Some experts have predicted that by 2022, the number of jobs in the cannabis industry could climb to 330,000—more than the 268,000 Americans employed by steel and iron mills.
Additionally, the median salary for jobs in the cannabis industry is approximately 10% higher than the median salary for U.S. workers as a whole; $58,111 vs $52,863 in 2018, respectively.
Demographics of Cannabis Consumers Are Shifting
According to Headset, a cannabis industry data intelligence firm, since states first began legalizing recreational cannabis use, Millenials have made up the majority of legal sales—approximately 52%. Generation X makes up a quarter of the remaining sales, with the other generations (Baby Boomers, the Silent Generation, and Generation Z) making up the final quarter combined.

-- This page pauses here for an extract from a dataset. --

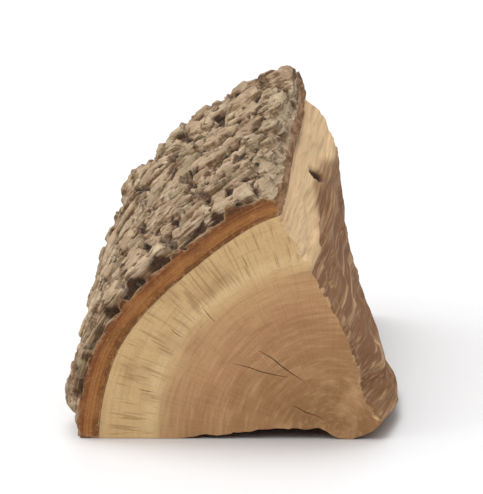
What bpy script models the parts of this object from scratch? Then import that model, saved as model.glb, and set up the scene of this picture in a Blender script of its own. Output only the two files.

However, this data may change rapidly in the coming years as members of Generation Z come of legal age. Between 2018 and 2019 alone, their share of the market doubled from 3% to 6%. Within the next 10 to 15 years, the cannabis Market could be almost entirely dominated by Millenials and Gen Z.
Public opinions regarding the legalization of cannabis are shifting as well. According to a Pew Research survey, 62% of Americans believe cannabis use should be legalized. As of January 2020, there were more than 900 cannabis-related bills moving through state legislatures and Congress. Changes in legislation will open many new opportunities for cannabis growers and distributors in the United States.
Whether you are interested in investing in the cannabis industry or starting a commercial cannabis operation, there is no denying that these statistics are highly promising.